### PROVIDED MATERIAL ###

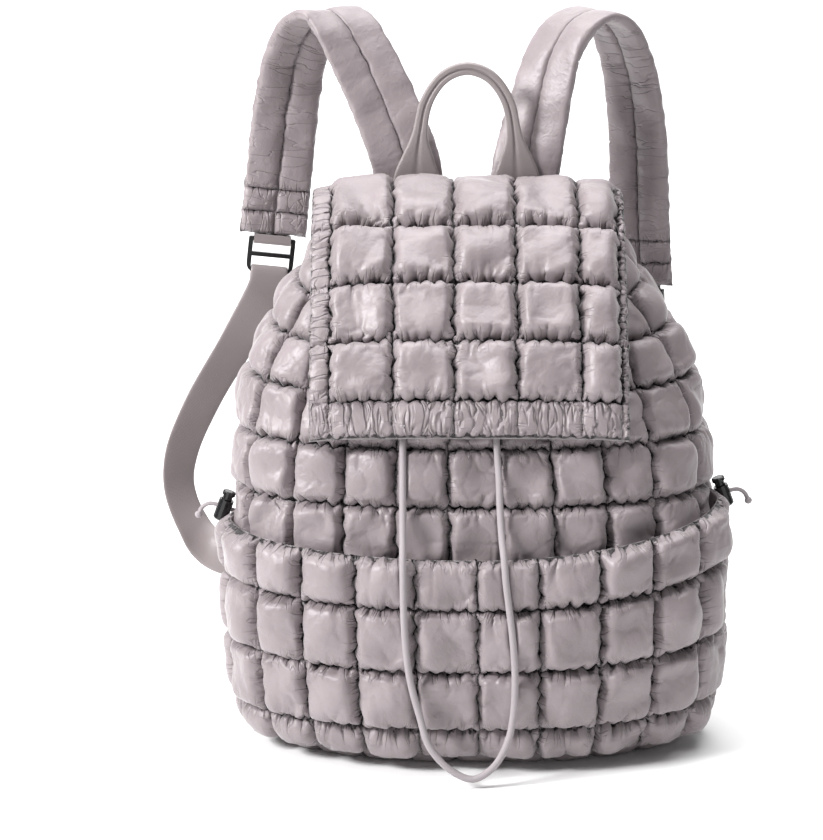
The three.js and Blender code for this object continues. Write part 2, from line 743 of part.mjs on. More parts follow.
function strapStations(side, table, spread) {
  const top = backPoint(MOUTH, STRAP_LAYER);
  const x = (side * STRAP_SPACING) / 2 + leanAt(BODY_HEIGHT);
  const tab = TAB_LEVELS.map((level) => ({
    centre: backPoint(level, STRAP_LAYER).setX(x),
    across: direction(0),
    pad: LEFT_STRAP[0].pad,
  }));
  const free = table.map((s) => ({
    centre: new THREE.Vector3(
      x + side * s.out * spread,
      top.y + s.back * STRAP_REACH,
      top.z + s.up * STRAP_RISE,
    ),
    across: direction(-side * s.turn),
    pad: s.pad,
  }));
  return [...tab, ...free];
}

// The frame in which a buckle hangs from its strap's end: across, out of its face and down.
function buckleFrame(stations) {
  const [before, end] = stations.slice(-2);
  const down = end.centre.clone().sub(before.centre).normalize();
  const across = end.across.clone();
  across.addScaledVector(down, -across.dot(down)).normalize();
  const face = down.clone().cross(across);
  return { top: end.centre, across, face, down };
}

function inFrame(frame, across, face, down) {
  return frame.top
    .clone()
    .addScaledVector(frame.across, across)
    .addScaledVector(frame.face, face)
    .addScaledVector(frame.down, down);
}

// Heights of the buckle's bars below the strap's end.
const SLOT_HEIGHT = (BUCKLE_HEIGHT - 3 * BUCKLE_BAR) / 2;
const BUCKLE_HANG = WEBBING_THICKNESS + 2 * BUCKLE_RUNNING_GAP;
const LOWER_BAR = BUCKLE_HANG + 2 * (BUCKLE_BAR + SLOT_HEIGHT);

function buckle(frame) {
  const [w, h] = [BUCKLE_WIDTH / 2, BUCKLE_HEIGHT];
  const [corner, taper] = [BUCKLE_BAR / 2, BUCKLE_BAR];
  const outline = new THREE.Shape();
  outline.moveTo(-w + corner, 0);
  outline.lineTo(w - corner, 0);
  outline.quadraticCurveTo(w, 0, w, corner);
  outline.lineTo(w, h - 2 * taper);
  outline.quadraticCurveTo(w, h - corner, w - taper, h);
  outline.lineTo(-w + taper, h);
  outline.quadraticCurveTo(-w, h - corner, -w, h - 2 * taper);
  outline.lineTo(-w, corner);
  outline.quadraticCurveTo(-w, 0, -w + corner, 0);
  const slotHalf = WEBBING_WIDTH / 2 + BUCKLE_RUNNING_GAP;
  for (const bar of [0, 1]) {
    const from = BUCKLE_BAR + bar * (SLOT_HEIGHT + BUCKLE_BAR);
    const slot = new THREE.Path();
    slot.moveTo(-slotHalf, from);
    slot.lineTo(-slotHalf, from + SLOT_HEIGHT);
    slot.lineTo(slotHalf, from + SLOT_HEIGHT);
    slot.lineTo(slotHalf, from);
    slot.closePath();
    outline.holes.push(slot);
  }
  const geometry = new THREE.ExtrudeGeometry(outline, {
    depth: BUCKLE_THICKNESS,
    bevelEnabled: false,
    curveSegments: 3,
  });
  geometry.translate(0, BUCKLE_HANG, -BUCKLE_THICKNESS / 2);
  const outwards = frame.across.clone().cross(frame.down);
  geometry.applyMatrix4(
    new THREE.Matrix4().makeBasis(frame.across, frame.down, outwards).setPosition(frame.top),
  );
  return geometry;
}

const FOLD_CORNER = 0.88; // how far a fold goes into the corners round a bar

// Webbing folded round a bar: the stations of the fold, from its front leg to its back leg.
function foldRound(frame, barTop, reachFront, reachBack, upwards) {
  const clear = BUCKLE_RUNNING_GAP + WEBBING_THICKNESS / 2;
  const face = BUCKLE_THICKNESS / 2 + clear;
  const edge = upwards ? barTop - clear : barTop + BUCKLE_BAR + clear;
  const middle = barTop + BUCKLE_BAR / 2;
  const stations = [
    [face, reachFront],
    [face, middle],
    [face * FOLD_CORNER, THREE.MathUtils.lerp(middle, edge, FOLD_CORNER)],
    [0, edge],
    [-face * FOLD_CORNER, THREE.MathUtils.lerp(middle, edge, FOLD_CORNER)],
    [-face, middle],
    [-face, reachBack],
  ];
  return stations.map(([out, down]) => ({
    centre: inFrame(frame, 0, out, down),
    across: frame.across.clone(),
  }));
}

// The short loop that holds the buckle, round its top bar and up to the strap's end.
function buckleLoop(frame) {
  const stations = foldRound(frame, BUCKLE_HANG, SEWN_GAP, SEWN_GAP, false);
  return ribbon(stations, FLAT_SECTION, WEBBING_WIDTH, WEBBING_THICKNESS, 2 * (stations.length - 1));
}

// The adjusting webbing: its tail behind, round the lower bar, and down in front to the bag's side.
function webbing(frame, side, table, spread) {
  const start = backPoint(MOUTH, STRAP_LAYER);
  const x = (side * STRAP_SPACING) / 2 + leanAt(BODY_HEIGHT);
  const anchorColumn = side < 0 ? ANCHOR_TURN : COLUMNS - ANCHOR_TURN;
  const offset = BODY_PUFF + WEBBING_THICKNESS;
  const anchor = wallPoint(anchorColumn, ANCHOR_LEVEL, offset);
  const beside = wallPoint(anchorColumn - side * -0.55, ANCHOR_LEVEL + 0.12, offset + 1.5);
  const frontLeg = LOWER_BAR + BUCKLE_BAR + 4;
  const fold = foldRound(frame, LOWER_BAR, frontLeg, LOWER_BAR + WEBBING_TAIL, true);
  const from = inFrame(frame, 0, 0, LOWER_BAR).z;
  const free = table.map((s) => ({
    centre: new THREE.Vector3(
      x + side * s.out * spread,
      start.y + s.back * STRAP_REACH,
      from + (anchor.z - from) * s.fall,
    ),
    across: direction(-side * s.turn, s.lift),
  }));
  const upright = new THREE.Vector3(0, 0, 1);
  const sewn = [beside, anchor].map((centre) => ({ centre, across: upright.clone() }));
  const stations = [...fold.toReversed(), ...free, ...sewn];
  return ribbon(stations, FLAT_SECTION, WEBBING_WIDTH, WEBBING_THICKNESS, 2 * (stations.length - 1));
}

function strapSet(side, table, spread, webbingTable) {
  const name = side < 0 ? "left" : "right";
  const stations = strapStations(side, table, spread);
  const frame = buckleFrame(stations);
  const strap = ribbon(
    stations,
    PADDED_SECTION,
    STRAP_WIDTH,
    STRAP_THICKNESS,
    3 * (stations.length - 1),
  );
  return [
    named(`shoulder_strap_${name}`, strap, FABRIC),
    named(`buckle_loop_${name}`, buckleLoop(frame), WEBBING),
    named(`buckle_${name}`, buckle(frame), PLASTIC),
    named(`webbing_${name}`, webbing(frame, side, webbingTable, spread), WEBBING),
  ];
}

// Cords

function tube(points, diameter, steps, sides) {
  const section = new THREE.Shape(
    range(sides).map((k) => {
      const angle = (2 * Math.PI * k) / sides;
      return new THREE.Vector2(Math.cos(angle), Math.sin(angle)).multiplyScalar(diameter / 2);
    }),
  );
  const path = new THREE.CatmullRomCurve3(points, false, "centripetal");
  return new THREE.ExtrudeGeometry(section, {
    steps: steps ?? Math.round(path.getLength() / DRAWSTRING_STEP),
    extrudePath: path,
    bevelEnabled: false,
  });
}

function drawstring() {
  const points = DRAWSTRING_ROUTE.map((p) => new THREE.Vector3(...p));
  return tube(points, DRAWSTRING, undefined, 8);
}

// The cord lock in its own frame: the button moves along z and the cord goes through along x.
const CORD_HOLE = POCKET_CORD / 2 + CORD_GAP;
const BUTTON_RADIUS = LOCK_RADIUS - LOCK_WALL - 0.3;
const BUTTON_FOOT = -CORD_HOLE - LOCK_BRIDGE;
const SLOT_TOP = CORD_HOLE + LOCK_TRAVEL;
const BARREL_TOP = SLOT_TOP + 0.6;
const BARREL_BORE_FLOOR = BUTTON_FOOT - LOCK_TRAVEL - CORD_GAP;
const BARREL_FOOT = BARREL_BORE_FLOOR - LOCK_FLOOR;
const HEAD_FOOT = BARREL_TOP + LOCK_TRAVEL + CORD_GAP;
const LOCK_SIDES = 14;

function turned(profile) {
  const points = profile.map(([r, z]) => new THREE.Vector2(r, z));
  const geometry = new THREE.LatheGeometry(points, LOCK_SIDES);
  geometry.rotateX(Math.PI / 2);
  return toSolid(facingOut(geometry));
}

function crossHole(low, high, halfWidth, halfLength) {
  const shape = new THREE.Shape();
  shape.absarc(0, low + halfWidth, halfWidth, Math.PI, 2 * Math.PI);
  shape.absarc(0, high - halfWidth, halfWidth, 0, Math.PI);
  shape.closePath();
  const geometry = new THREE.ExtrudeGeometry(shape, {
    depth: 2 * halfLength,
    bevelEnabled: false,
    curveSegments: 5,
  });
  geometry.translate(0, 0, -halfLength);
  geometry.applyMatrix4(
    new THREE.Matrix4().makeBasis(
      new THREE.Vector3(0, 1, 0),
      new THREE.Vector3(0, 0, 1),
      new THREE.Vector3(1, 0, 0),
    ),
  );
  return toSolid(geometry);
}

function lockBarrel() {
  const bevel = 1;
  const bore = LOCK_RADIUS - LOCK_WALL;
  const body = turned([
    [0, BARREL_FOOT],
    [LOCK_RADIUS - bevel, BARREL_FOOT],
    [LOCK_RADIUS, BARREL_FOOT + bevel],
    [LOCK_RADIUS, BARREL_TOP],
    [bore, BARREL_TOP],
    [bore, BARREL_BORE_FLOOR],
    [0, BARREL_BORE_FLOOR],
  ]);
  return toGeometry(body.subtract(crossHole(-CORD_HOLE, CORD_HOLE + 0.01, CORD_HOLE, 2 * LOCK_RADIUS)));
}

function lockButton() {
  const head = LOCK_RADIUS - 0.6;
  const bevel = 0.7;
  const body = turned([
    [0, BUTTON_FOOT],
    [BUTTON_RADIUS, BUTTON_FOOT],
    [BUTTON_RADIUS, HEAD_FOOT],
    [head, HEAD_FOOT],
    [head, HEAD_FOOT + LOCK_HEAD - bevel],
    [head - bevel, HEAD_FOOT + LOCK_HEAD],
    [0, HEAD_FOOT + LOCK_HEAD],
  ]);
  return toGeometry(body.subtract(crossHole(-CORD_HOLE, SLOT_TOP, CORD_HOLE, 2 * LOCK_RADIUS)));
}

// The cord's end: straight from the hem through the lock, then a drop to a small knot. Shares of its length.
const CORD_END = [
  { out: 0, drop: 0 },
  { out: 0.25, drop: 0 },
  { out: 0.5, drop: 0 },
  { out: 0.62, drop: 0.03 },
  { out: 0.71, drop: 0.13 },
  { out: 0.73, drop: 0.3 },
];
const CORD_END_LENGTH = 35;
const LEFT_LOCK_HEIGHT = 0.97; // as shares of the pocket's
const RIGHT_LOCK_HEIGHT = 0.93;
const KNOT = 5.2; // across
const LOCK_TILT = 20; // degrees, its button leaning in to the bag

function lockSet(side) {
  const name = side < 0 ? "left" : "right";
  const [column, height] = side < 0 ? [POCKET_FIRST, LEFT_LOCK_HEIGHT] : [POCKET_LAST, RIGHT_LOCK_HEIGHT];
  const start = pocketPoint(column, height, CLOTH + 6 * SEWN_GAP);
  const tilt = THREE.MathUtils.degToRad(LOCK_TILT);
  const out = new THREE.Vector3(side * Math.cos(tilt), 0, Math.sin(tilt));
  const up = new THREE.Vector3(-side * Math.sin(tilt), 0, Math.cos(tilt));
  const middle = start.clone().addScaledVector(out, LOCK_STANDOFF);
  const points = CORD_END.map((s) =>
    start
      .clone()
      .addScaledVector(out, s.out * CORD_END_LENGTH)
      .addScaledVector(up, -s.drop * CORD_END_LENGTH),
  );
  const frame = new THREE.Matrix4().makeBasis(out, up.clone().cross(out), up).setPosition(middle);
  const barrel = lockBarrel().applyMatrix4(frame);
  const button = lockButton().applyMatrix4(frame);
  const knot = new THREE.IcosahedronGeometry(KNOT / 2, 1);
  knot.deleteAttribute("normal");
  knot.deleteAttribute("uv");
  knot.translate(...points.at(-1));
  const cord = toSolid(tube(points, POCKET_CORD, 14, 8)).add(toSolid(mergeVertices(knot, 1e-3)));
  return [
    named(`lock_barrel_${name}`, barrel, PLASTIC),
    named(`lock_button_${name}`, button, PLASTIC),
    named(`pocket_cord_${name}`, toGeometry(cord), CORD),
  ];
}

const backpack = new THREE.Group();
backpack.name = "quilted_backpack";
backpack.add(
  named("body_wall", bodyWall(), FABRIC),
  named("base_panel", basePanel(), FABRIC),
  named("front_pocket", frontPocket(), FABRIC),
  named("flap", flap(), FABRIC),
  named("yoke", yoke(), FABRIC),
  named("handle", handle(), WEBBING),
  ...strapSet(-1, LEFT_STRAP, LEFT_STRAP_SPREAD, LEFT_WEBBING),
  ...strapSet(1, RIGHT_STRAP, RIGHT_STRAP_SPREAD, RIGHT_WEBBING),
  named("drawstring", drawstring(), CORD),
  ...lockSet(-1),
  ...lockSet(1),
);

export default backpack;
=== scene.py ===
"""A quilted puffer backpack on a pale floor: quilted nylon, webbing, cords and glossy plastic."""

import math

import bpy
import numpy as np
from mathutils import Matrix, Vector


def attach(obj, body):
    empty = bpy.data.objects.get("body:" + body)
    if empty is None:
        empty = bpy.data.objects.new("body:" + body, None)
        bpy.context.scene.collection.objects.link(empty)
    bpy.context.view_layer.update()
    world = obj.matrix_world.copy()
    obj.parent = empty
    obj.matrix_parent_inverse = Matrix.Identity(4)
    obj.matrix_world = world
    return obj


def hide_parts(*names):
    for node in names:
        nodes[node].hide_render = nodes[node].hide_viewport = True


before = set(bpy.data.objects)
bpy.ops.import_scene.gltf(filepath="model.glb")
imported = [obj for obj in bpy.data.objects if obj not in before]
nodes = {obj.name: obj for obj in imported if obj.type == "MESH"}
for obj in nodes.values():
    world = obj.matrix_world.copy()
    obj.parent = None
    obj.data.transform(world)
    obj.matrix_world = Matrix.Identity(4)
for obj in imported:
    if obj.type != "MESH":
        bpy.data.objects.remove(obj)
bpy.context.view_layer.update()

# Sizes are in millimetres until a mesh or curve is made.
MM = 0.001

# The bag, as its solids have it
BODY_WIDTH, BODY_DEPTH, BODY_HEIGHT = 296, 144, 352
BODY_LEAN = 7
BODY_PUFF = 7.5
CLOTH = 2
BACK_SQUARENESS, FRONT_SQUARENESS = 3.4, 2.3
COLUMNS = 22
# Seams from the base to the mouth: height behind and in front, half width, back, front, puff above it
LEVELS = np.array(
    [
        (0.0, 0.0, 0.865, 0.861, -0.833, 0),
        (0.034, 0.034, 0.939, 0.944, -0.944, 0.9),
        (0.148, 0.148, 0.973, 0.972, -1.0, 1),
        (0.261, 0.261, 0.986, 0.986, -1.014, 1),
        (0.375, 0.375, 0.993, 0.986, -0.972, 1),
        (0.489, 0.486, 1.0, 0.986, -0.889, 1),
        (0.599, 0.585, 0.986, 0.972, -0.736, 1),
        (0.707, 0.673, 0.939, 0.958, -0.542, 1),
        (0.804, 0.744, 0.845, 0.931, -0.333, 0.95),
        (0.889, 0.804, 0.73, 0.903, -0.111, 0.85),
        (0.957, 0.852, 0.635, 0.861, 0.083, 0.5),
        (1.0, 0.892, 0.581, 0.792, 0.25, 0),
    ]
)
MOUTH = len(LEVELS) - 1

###
### PROVIDED MATERIAL ###

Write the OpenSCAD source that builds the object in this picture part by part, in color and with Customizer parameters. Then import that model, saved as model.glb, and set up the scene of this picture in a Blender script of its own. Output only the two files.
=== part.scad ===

###

GOAL OF THE EXERCISE ->
Copy verbatim the line that contains "const backpack = new THREE.Group();", the line that contains "obj.parent = empty", and all lines between them.

EXPECTED ANSWER ->
const backpack = new THREE.Group();
backpack.name = "quilted_backpack";
backpack.add(
  named("body_wall", bodyWall(), FABRIC),
  named("base_panel", basePanel(), FABRIC),
  named("front_pocket", frontPocket(), FABRIC),
  named("flap", flap(), FABRIC),
  named("yoke", yoke(), FABRIC),
  named("handle", handle(), WEBBING),
  ...strapSet(-1, LEFT_STRAP, LEFT_STRAP_SPREAD, LEFT_WEBBING),
  ...strapSet(1, RIGHT_STRAP, RIGHT_STRAP_SPREAD, RIGHT_WEBBING),
  named("drawstring", drawstring(), CORD),
  ...lockSet(-1),
  ...lockSet(1),
);

export default backpack;
=== scene.py ===
"""A quilted puffer backpack on a pale floor: quilted nylon, webbing, cords and glossy plastic."""

import math

import bpy
import numpy as np
from mathutils import Matrix, Vector


def attach(obj, body):
    empty = bpy.data.objects.get("body:" + body)
    if empty is None:
        empty = bpy.data.objects.new("body:" + body, None)
        bpy.context.scene.collection.objects.link(empty)
    bpy.context.view_layer.update()
    world = obj.matrix_world.copy()
    obj.parent = empty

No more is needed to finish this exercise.